Some of these sensors remain attached to the Robotiq 3-fingered hand. They used rigid PCBs for the bottom layer to reduce cost and simplify fabrication. Some are starting to delaminate -- this is an issue that has been addressed in newer sensors with improve bonding methods including primers and Oxygen plasma treatment.
Multiaxis and flexible sensors (2014-2019)
Subsequent versions of these sensors were expanded to 3-axis sensing and flexible circuits to wrap around small robot legs:
- Alice Wu, Srinivasan A. Suresh, Hao Jiang, John V. Ulmen, Elliot W. Hawkes, David L. Christensen, and Mark R. Cutkosky. Tactile sensing for gecko-inspired adhesion. In 2015 IEEE/RSJ International Conference on Intelligent Robots and Systems (IROS), pp. 1501-1507. IEEE, 2015.
- Wu, X. A., Huh, T. M., Mukherjee, R., & Cutkosky, M. (2016). Integrated ground reaction force sensing and terrain classification for small legged robots. IEEE Robotics and Automation Letters, 1(2), 1125-1132.
- Wu, X. A., Huh, T. M., Sabin, A., Suresh, S. A., & Cutkosky, M. R. (2019). Tactile sensing and terrain-based gait control for small legged robots. IEEE Transactions on Robotics, 36(1), 15-27.
Reprogrammable sensors (2016-2019)
At some point we switched to using Cypress PSoc 4200 L chip, based on advice from Jean Phillipe Roberge, who had used it for his tactile sensors ( Maslyczyk2017, Rana2016 ). In addition to being able to monitor more sensors more rapidly this chip is more programmable. It allows us to "time slice" background jobs that read an entire large array with higher frequency jobs that read a few sensors in a particular pattern to detect particular events.

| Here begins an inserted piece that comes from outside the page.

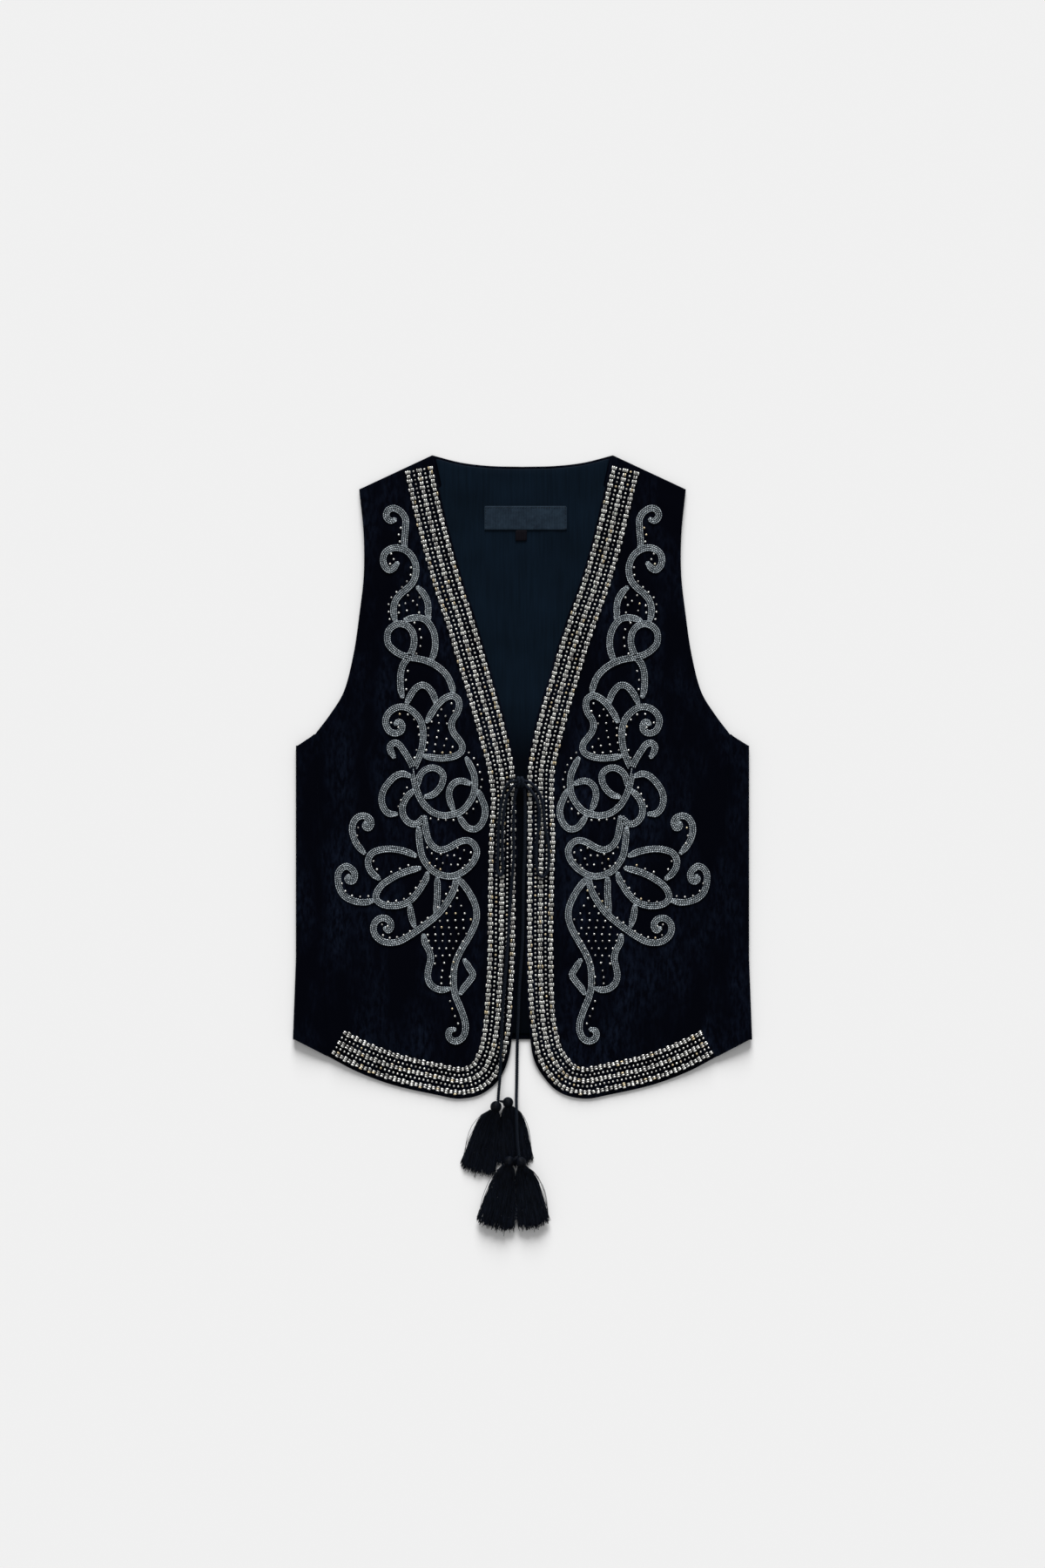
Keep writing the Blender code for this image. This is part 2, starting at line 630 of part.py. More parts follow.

- Huh, Tae Myung, et al. "Dynamically Reconfigurable Tactile Sensor for Robotic Manipulation." IEEE Robotics and Automation Letters 5.2 (2020): 2562-2569.
- Huh, Tae Myung. Robotic Tactile Sensors for Changing Contact Conditions. PhD thesis, Stanford University, 2020.
We are using the same chip for a modified 6-axis force/torque sensor adapted from some of the technology in (Wu, et al. IROS 2015) for multi-axis sensing. We have made steady progress in techniques for leveling and bonding non-uniform patterns of pillars to obtain a sturdy and reliable sensor.